Case Name: Charles BROWN, a minor, by his father and next friend, Walter Brown, Jr., et al., Appellants, v. Dr. Edwin L. RIPPY, as President of the Board of Trustees of the Dallas Independent School District, Dallas County, Texas, et al., Appellees
Court: United States Court of Appeals for the Fifth Circuit
Jurisdiction: United States
Decision Date: 1956-05-25
Citations: 233 F.2d 796
Docket Number: No. 15872
Parties: Charles BROWN, a minor, by his father and next friend, Walter Brown, Jr., et al., Appellants, v. Dr. Edwin L. RIPPY, as President of the Board of Trustees of the Dallas Independent School District, Dallas County, Texas, et al., Appellees.
Judges: Before HUTCHESON, Chief Judge,, and CAMERON and BROWN, Circuit. Judges.
Reporter: Federal Reporter 2d Series
Volume: 233
Pages: 796–803

Head Matter:
Charles BROWN, a minor, by his father and next friend, Walter Brown, Jr., et al., Appellants, v. Dr. Edwin L. RIPPY, as President of the Board of Trustees of the Dallas Independent School District, Dallas County, Texas, et al., Appellees.
No. 15872.
United States Court of Appeals Fifth Circuit.
May 25, 1956.
Rehearing Denied June 19, 1956.
U. Simpson Tate, W. J. Durham, J. L. Turner, Jr., Louis A. Bedford, Jr., Dallas,. Tex., Thurgood Marshall, New York City, C. B. Bunkley, Jr., Dallas, Tex.,. Kenneth Holbert, Dallas, Tex., Robert L. Carter, New York City, Jack Greenberg, New York City, of counsel, for appellants.

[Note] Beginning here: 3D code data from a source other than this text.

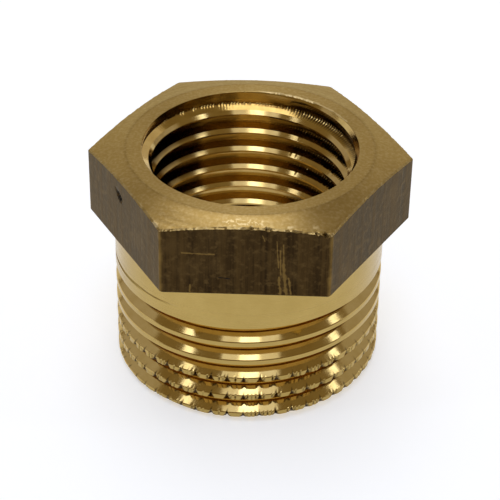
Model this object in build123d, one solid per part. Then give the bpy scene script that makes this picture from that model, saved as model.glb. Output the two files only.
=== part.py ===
"""A brass reducing bushing for pipework: a hexagon head over a threaded shank, with a smaller
threaded bore down its axis. It is one piece, turned from a drawn hexagonal bar.

It stands on the threaded end. +Z is up along the axis, and the origin is the centre of the end face.
Lengths are millimetres and angles are degrees.
"""
from build123d import *
import math
import os

# Head: the drawn bar on its six flats, faced and coned on top
HEX_ACROSS_FLATS = 17.0
HEX_HEIGHT = 4.9
TOP_RING_RADIUS = 7.5
TOP_CONE_ANGLE = 14.0
CORNER_ROUNDING = 0.15
SHOULDER_EDGE_BREAK = 0.1

# Shank: a plain collar under the head, then the male thread, 3/8 inch parallel.
# Its crests pass the +X side at MALE_CREST_HEIGHT above the end, and every pitch from there.
SHANK_LENGTH = 9.7
COLLAR_RADIUS = 8.28
COLLAR_LENGTH = 1.95
MALE_CREST_PER_PITCH = 0.24
MALE_ROOT_PER_PITCH = 0.133
MALE_CREST_HEIGHT = 0.87
MALE_RUNOUT_LENGTH = 1.2
LEAD_IN_WIDTH = 0.68
LEAD_IN_HEIGHT = 0.35

# Bore: drilled right through, then tapped from the head with the female thread, 1/4 inch parallel.
# Its crests pass the +X side at FEMALE_CREST_DEPTH below the top, and every pitch from there.
CORE_RADIUS = 5.9
FEMALE_CREST_PER_PITCH = 0.2
FEMALE_ROOT_PER_PITCH = 0.27
FEMALE_CREST_DEPTH = 0.35
FEMALE_THREAD_LENGTH = 8.0
FEMALE_RUNOUT_LENGTH = 1.2
MOUTH_MARGIN = 0.02
MOUTH_DEPTH = 0.6
CORE_EDGE_BREAK = 0.3

# Both threads have 19 threads to the inch, and flanks at half of 55 degrees
THREAD_PITCH = 1.337
FLANK_ANGLE = 27.5
# The crests fall away by this much over the length of each thread, so that it starts easily
CREST_TAPER = 0.02

# How far a cutting tool stands clear of the surface that it cuts into
TOOL_CLEARANCE = 0.12
# How far a cut runs past the end of the part
OVERRUN = 1.0

TOTAL_HEIGHT = SHANK_LENGTH + HEX_HEIGHT
COLLAR_BOTTOM = SHANK_LENGTH - COLLAR_LENGTH
CORNER_RADIUS = HEX_ACROSS_FLATS / 2 / math.cos(math.pi / 6)
FLANK_SLOPE = math.tan(math.radians(FLANK_ANGLE))


def thread_depth(crest_per_pitch, root_per_pitch):
    """How deep a groove is when its two flanks fill what the crest and root flats leave of a pitch."""
    flanks = (1 - crest_per_pitch - root_per_pitch) * THREAD_PITCH
    return flanks / 2 / FLANK_SLOPE


MALE_ROOT_RADIUS = COLLAR_RADIUS - thread_depth(MALE_CREST_PER_PITCH, MALE_ROOT_PER_PITCH)
FEMALE_ROOT_RADIUS = CORE_RADIUS + thread_depth(FEMALE_CREST_PER_PITCH, FEMALE_ROOT_PER_PITCH)
MOUTH_RADIUS = FEMALE_ROOT_RADIUS + MOUTH_MARGIN
# A height over the part that no cut reaches
ABOVE_ALL = TOTAL_HEIGHT + OVERRUN + THREAD_PITCH


def turned(*outline):
    """A solid of revolution about Z, from a closed outline of radius and height."""
    with BuildSketch(Plane.XZ) as section:
        with BuildLine():
            Polyline(*outline, close=True)
        make_face()
    return revolve(section.sketch, axis=Axis.Z)


def groove(crest_radius, root_radius, root_per_pitch, groove_height, bottom, top):
    """The metal that a thread's groove removes: one V with a flat root, carried up a right-hand helix.

    The middle of the groove passes the +X side at groove_height, and every pitch from there.
    """
    into_wall = math.copysign(1.0, root_radius - crest_radius)
    mouth_radius = crest_radius - into_wall * TOOL_CLEARANCE
    half_root = root_per_pitch * THREAD_PITCH / 2
    half_mouth = half_root + abs(root_radius - mouth_radius) * FLANK_SLOPE
    turns_below = math.ceil((groove_height - bottom) / THREAD_PITCH)
    start = groove_height - turns_below * THREAD_PITCH
    with BuildSketch(Plane.XZ) as section:
        with BuildLine():
            Polyline(
                (mouth_radius, start - half_mouth),
                (root_radius, start - half_root),
                (root_radius, start + half_root),
                (mouth_radius, start + half_mouth),
                close=True,
            )
        make_face()
    path = Pos(0, 0, start) * Helix(pitch=THREAD_PITCH, height=top - start, radius=root_radius)
    return sweep(section.sketch.face(), path=path, is_frenet=True)


def head():
    """The hexagonal bar with its long edges a little rounded, left tall for the facing cut."""
    with BuildPart() as bar:
        with BuildSketch(Plane.XY.offset(SHANK_LENGTH)):
            RegularPolygon(radius=CORNER_RADIUS, side_count=6)
        extrude(amount=HEX_HEIGHT + OVERRUN)
        fillet(bar.edges().filter_by(Axis.Z), CORNER_ROUNDING)
        chamfer(bar.faces().sort_by(Axis.Z)[0].edges(), SHOULDER_EDGE_BREAK)
    return bar.part


def top_cut():
    """The facing cut and the shallow cone that takes down the hexagon's corners."""
    outside = CORNER_RADIUS + OVERRUN
    cone_drop = (outside - TOP_RING_RADIUS) * math.tan(math.radians(TOP_CONE_ANGLE))
    return turned(
        (0, TOTAL_HEIGHT),
        (TOP_RING_RADIUS, TOTAL_HEIGHT),
        (outside, TOTAL_HEIGHT - cone_drop),
        (outside, ABOVE_ALL),
        (0, ABOVE_ALL),
    )


def shank():
    """The turned shank before its thread is cut."""
    end_radius = COLLAR_RADIUS - CREST_TAPER
    return turned(
        (0, 0),
        (end_radius - LEAD_IN_WIDTH, 0),
        (end_radius, LEAD_IN_HEIGHT),
        (COLLAR_RADIUS, COLLAR_BOTTOM),
        (COLLAR_RADIUS, SHANK_LENGTH),
        (0, SHANK_LENGTH),
    )


def male_groove():
    """The die's groove, which runs out to nothing on a cone that meets the collar."""
    crest_to_groove = THREAD_PITCH / 2
    whole = groove(
        COLLAR_RADIUS,
        MALE_ROOT_RADIUS,
        MALE_ROOT_PER_PITCH,
        MALE_CREST_HEIGHT + crest_to_groove,
        -OVERRUN,
        COLLAR_BOTTOM + OVERRUN,
    )
    runout_rise = OVERRUN * (COLLAR_RADIUS - MALE_ROOT_RADIUS) / MALE_RUNOUT_LENGTH
    runout_bottom = COLLAR_BOTTOM - MALE_RUNOUT_LENGTH
    left_standing = turned(
        (0, runout_bottom - OVERRUN),
        (MALE_ROOT_RADIUS - runout_rise, runout_bottom - OVERRUN),
        (COLLAR_RADIUS + runout_rise, COLLAR_BOTTOM + OVERRUN),
        (COLLAR_RADIUS + runout_rise, ABOVE_ALL),
        (0, ABOVE_ALL),
    )
    return whole - left_standing


def drilled_hole():
    """The core hole, with its broken edge below and the countersunk mouth above."""
    thread_bottom = TOTAL_HEIGHT - FEMALE_THREAD_LENGTH
    return turned(
        (0, -OVERRUN),
        (CORE_RADIUS + CORE_EDGE_BREAK + OVERRUN, -OVERRUN),
        (CORE_RADIUS, CORE_EDGE_BREAK),
        (CORE_RADIUS, thread_bottom - FEMALE_RUNOUT_LENGTH),
        (CORE_RADIUS + CREST_TAPER, TOTAL_HEIGHT - MOUTH_DEPTH),
        (MOUTH_RADIUS, TOTAL_HEIGHT),
        (MOUTH_RADIUS, TOTAL_HEIGHT + OVERRUN),
        (0, TOTAL_HEIGHT + OVERRUN),
    )


def female_groove():
    """The tap's groove, which runs out to nothing on the cone of the tap's lead."""
    crest_to_groove = THREAD_PITCH / 2
    thread_bottom = TOTAL_HEIGHT - FEMALE_THREAD_LENGTH
    whole = groove(
        CORE_RADIUS,
        FEMALE_ROOT_RADIUS,
        FEMALE_ROOT_PER_PITCH,
        TOTAL_HEIGHT - FEMALE_CREST_DEPTH - crest_to_groove,
        thread_bottom - FEMALE_RUNOUT_LENGTH - OVERRUN,
        TOTAL_HEIGHT + OVERRUN,
    )
    lead_rise = OVERRUN * (FEMALE_ROOT_RADIUS - CORE_RADIUS) / FEMALE_RUNOUT_LENGTH
    tap = turned(
        (0, thread_bottom - FEMALE_RUNOUT_LENGTH - OVERRUN),
        (CORE_RADIUS - lead_rise, thread_bottom - FEMALE_RUNOUT_LENGTH - OVERRUN),
        (FEMALE_ROOT_RADIUS + lead_rise, thread_bottom + OVERRUN),
        (FEMALE_ROOT_RADIUS + lead_rise, ABOVE_ALL),
        (0, ABOVE_ALL),
    )
    return whole & tap


blank = shank() + head() - top_cut()
bushing = blank - drilled_hole() - female_groove() - male_groove()

os.makedirs("parts", exist_ok=True)
export_step(bushing, "parts/hex_bushing.step")
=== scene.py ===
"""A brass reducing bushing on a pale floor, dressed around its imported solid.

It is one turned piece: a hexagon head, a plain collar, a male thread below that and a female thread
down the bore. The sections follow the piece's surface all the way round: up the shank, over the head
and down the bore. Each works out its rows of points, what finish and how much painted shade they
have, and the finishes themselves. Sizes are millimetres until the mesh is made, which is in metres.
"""
import math

import bpy
import numpy as np
from mathutils import Matrix, Vector


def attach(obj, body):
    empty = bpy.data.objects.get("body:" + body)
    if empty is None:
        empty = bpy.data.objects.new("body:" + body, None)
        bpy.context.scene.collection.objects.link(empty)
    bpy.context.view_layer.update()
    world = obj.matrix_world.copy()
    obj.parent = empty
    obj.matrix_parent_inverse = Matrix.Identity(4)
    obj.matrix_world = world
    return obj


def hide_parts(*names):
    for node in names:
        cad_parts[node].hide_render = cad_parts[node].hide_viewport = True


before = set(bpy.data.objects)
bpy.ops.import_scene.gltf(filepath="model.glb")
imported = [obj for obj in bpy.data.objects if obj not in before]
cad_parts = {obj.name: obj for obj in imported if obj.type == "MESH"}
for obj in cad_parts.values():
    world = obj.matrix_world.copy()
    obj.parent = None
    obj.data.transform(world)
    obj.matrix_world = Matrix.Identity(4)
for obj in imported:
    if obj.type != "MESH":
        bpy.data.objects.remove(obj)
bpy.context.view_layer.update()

# The shank's male thread. The shank is turned to the crest's size, a die cuts the thread up from the
# end, and it runs out below a plain collar. The last turns have caught on something hard: their
# crests are notched and serrated.
COLUMNS = 624
turn = np.linspace(0.0, 2 * np.pi, COLUMNS + 1)
chance = np.random.default_rng(19)
# The bushing's finishes, by their numbers in its mesh
TURNED, CUT, SKIN, FACED, TAPPED = range(5)

THREAD_PITCH = 1.337
SHANK_RADIUS = 8.28
SHANK_LENGTH = 9.7
COLLAR_BOTTOM = 7.95
MALE_CREST_HEIGHT = 0.87
LEAD_IN_WIDTH = 0.68
LEAD_IN_HEIGHT = 0.35
# The flank, from the crest's middle to the groove's: how far along the axis, and how deep
CREST_HALF_WIDTH = 0.14
MALE_FLANK_ALONG = [CREST_HALF_WIDTH, 0.195, 0.55, 0.60, 0.6685]
MALE_FLANK_DEPTH = [0.0, 0.035, 0.515, 0.75, 0.805]
# The rows of every pitch, by their height over the crest's middle
MALE_STATIONS = np.array([-0.14, 0.0, 0.14, 0.195, 0.225, 0.34, 0.55, 0.60, 0.6685, 0.737, 0.787])
# The groove is whole up to so many turns from its first pass at +X, and gone at so many
RUNOUT_START = 4.0
RUNOUT_END = 4.68
# A groove shows the die's cut from this depth on, and from so much more where it has run out
CUT_DEPTH = 0.01
RUNOUT_CUT_DEPTH = 0.14
# Crests below this height are worn
SERRATED_HEIGHT = 3.7
SERRATED_FADE = 0.4
NOTCHES_PER_TURN = 52
NOTCH_DEPTH = 0.2
NOTCH_HALF_WIDTH = 0.22
NOTCH_HEIGHT = 0.44
# The notches are deepest here, measured up from the crest's middle
NOTCH_BOTTOM = -0.14
TEETH_PER_TURN = 208
TOOTH_DEPTH = 0.07
# A tooth has fallen to nothing at one part in so many of the way to the next
TOOTH_SHARPNESS = 3
# How far from the crest's middle the teeth reach, in half widths of the crest
TOOTH_REACH = 1.7
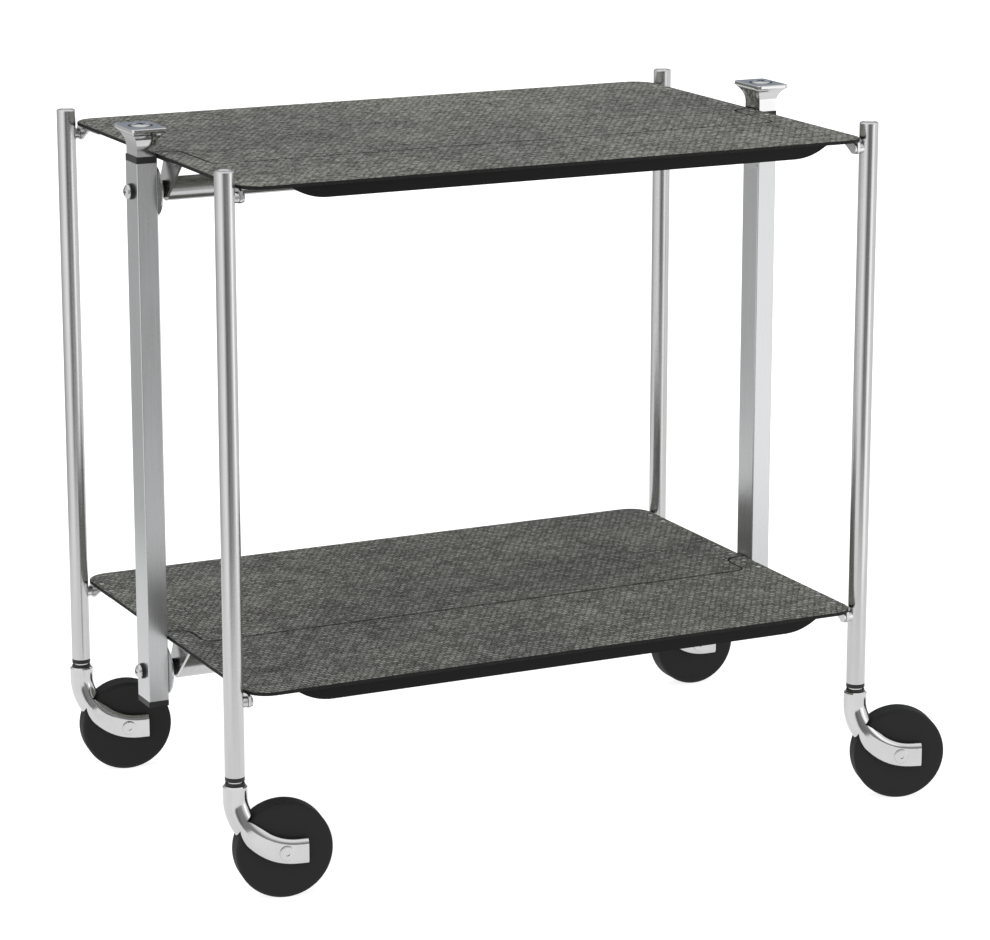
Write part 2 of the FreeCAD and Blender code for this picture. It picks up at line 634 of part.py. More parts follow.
def centre_frame():
    end_post("left", f"-({LEG_X})", "0")
    end_post("right", LEG_X, "180")
    screws = group("grip_screws", grip_screw("left_grip_screw", f"-({LEG_X})"),
                   grip_screw("right_grip_screw", LEG_X))
    node("handle_screws", screws)

    tube_end = f"({EAR_X} - side_clearance)"
    outer = f"({LEG_X} + {POST_FACE})"
    inner = f"({LEG_X} - {POST_FACE})"
    shaft = []
    washers = []
    discs = []
    plugs = []
    for level, height in (("upper", "pivot_top"), ("lower", PIVOT_LOW)):
        tube = cut(
            f"{level}_tube",
            cylinder(f"{level}_tube_skin", "tube_radius", f"2 * {tube_end}", x=f"-{tube_end}",
                     z=height, axis="x"),
            cylinder(f"{level}_tube_bore", "tube_radius - tube_wall", f"2 * {tube_end}",
                     x=f"-{tube_end}", z=height, axis="x"))
        node({"upper": "top", "lower": "lower"}[level] + "_stretcher_tube", tube)

        body = new_body(f"{level}_bolt_turning")
        section = sketch_on(body, f"{level}_bolt_section", "XZ")
        head = f"{outer} + 2 * bolt_washer_thick"
        outline(section, [
            (f"{tube_end} - tube_plug", height), (f"{head} + bolt_head_thick", height),
            (f"{head} + bolt_head_thick * 0.9", f"{height} + bolt_head_radius * 0.5"),
            (f"{head} + bolt_head_thick * 0.55", f"{height} + bolt_head_radius * 0.88"),
            (f"{head} + bolt_head_thick * 0.2", f"{height} + bolt_head_radius"),
            (head, f"{height} + bolt_head_radius"), (head, f"{height} + bolt_radius"),
            (f"{tube_end} - tube_plug", f"{height} + bolt_radius"),
        ])
        axis = section.addGeometry(
            Part.LineSegment(Vector(0, number(height), 0), Vector(9, number(height), 0)), True)
        pin_point(section, axis, 1, "0", height)
        pin_point(section, axis, 2, "leg_span / 2", height)
        revolve(body, section, "Axis0")
        slot = fuse(
            f"{level}_bolt_slot",
            box(f"{level}_bolt_slot_one", "bolt_head_thick", "bolt_head_radius * 0.24",
                "bolt_head_radius * 1.1", f"{head} + bolt_head_thick * 0.5",
                "-bolt_head_radius * 0.12", f"{height} - bolt_head_radius * 0.55"),
            box(f"{level}_bolt_slot_two", "bolt_head_thick", "bolt_head_radius * 1.1",
                "bolt_head_radius * 0.24", f"{head} + bolt_head_thick * 0.5",
                "-bolt_head_radius * 0.55", f"{height} - bolt_head_radius * 0.12"))
        shaft.append(cut(f"{level}_bolt", body, slot))

        for ring, radius, start, thick in (
            ("flat", "bolt_washer_radius", outer, "bolt_washer_thick"),
            ("lock", "bolt_washer_radius - 1", f"{outer} + bolt_washer_thick", "bolt_washer_thick"),
            ("spacer", "spacer_radius", f"{FLANGE_EDGE} + side_clearance",
             f"{inner} - disc_thick - ({FLANGE_EDGE} + side_clearance)"),
            ("middle", "spacer_radius", f"{EAR_X} + ear_thick + side_clearance",
             "flange_width - 2 * ear_thick - 2 * side_clearance"),
        ):
            washers.append(cut(
                f"{level}_{ring}_washer",
                cylinder(f"{level}_{ring}_skin", radius, thick, x=start, z=height, axis="x"),
                cylinder(f"{level}_{ring}_hole", "bolt_radius", thick, x=start, z=height, axis="x")))
        discs.append(cut(
            f"{level}_disc",
            cylinder(f"{level}_disc_skin", "disc_radius", "disc_thick", x=f"{inner} - disc_thick",
                     z=height, axis="x"),
            cylinder(f"{level}_disc_hole", "bolt_radius", "disc_thick", x=f"{inner} - disc_thick",
                     z=height, axis="x")))
        plugs.append(cut(
            f"{level}_plug",
            cylinder(f"{level}_plug_skin", "tube_radius - tube_wall", "tube_plug",
                     x=f"{tube_end} - tube_plug", z=height, axis="x"),
            cylinder(f"{level}_plug_hole", "bolt_radius", "tube_plug", x=f"{tube_end} - tube_plug",
                     z=height, axis="x")))
    node("pivot_bolts", both_ends("bolts", *shaft))
    node("pivot_washers", both_ends("washers", *washers))
    node("pivot_discs", both_ends("discs", *discs))
    node("tube_plugs", both_ends("plugs", *plugs))


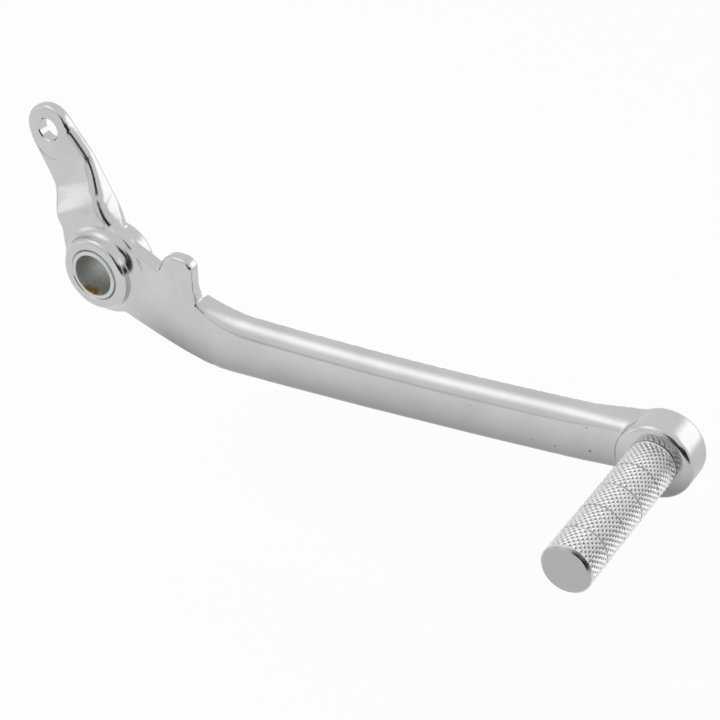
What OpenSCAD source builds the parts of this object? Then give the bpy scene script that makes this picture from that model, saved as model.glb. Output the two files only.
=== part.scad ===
// Motorcycle rear brake pedal: one forged and machined arm, a pressed pivot bush and a knurled toe peg.
// Frame: origin on the pivot axis at the middle of the hub, +X towards the toe peg, -Y outboard, +Z up.

/* [Pivot hub] */
// Diameter of the shaft that the pedal turns on
shaft_d = 16; // [12:0.5:20]
// Wall of the pressed bush
bush_wall = 1.55; // [1:0.05:2.5]
// Height that the bush stands proud of each hub face
bush_proud = 0.4; // [0.1:0.1:1]
// Length of the hub along the pivot
hub_len = 19.2; // [16:0.2:26]
// Outside diameter of the hub
hub_d = 28.4; // [26:0.2:34]
// Rounding of the hub's rims
hub_round = 1.2; // [0.4:0.1:2]
// Chamfer at the mouths of the bores
bore_chamfer = 0.75; // [0.2:0.05:1]
// Diameter of the web around the hub
web_d = 37; // [34:0.5:46]
// Thickness of the web
web_t = 5; // [3:0.2:8]
// Depth of the web's outboard face below the hub's outboard face
web_set = 5.8; // [2:0.2:8]

/* [Operating lever] */
// Distance from the pivot to the rod eye
lever_len = 53.7; // [46:0.5:75]
// Angle of the lever above the forward direction
lever_angle = 119.1; // [100:0.5:140]
// Thickness of the lever
lever_t = 5; // [3:0.2:7]
// Sideways step of the lever towards the inboard side
lever_step = 6.2; // [2:0.2:8]
// Distance from the pivot to the start of the step
step_start = 23; // [20:0.5:26]
// Length of the step along the lever
step_len = 13.5; // [8:0.5:18]
// Radius of the lever's end around the rod eye
eye_r = 9.7; // [8:0.1:12]
// Diameter of the rod eye
eye_d = 8.5; // [5:0.5:10]
// Half width of the lever on its rear side
lever_rear_w = 9.9; // [8:0.1:12]
// Half width of the lever on its front side
lever_front_w = 12.2; // [9:0.1:14]
// Half width of the spine behind the lever's foot
spine_w = 9.5; // [6:0.1:9.8]
// Fillet between the lever's front side and the web
lever_fillet = 12; // [6:1:18]
// Fillet between the lever's rear side and the web
rear_fillet = 50; // [12:1:60]
// Rounding of the lever's outboard edges
lever_round = 1.8; // [0.5:0.1:2]
// Radius of the spot face around the rod eye
spot_r = 9; // [7:0.1:11]
// Depth of the spot face
spot_depth = 0.3; // [0.1:0.05:0.6]
// Travel of the spot face towards the pivot
spot_travel = 2.9; // [0:0.1:5]

/* [Stop lug] */
// Distance of the lug's centre ahead of the pivot
lug_x = 33.1; // [30:0.5:38]
// Height of the lug's centre above the pivot
lug_z = 7.7; // [5:0.5:12]
// Radius of the lug's round top
lug_r = 7.2; // [5:0.1:9]
// Chamfer round the lug's outboard edge
lug_chamfer = 1; // [0.3:0.1:1.5]
// Radius of the scallop milled between the lug and the arm
scallop_r = 6; // [4:0.5:8]

/* [Arm] */
// Depth of the arm from its crown to its back
arm_t = 8.2; // [7:0.2:12]
// Height of the parting edge above the web's inboard face, measured outboard
parting_set = 0.7; // [0.6:0.1:1.5]
// Distance from the pivot to the knee
knee_x = 50; // [44:0.5:60]
// Drop of the knee's lower corner below the pivot
knee_drop = 28.7; // [26:0.1:36]
// Height of the arm at its waist, just past the knee
waist_h = 23.1; // [20:0.1:28]
// Height of the arm where it meets the toe boss
toe_h = 20.2; // [16:0.2:22]
// Upward bow of the arm between the knee and the toe boss
arm_bow = 1.5; // [0:0.1:4]
// Distance from the pivot at which the machined back of the web ends
relief_x = 41.2; // [39:0.2:43]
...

A. J. Thuss, Jr., Dallas, Tex., for appellees.
Before HUTCHESON, Chief Judge,, and CAMERON and BROWN, Circuit. Judges.

Opinion:
PER CURIAM.
The suit was brought by Negro children of school age against the President and members of the Board of Trustees of the Dallas Independent School District and others for a declaratory judgment and an injunction. It had for its object, the entry of a judgment requiring the defendants to desegregate with all deliberate speed the schools under their jurisdiction, and to cease their practices of segregating plaintiffs in elementary and) high school education on account of race and color.
The claim was that the defendants, though obligated to do so, were conspiring to neglect to proceed as required by law.
The defendants denied that they were proceeding or proposing and conspiring to proceed, in violation of law, to force segregation upon plaintiffs on account of their race and color. Alleging in effect that they were proceeding, and would continue, as required in and by the decisions of the Supreme Court, to proceed with all deliberate speed with the change over from segregated to nonsegregated schools, they prayed that all relief, declaratory and injunctive, be denied.
When the case was called, instead of a hearing on evidence or agreed facts, there was a running colloquy between judge and counsel, in which, after admitting that at least some of the plaintiffs had sought and been denied admission on a non-segregated basis, the de1-fendants' counsel vainly tried to offer, in explanation and support of their action, evidence of the matters pleaded by them.
Declining to hear the evidence, apparently under the mistaken view that the plaintiffs had agreed to the facts pleaded by defendants, though the record showed the exact contrary, the district judge, determining that the suit was premature, denied the injunction prayed and ordered the suit dismissed without prejudice to the right of plaintiffs to file it at some later date.
Appealing from that order plaintiffs are here insisting that the record shows that the judgment was entered under a complete misapprehension both of the law and of the facts and must be reversed.
The defendants here urging that the action of the court responded to the facts as shown of record and to the law as declared in the decisions of the Supreme Court, insist that the suit was premature and was properly dismissed without prejudice.
We think it quite clear that there is no basis in the evidence for the action taken by the district judge, none in law for the reasons given by him in support of his action. The judgment is accordingly vacated and reversed and the cause is remanded with directions to afford the parties a full hearing on the issues tendered in their pleadings.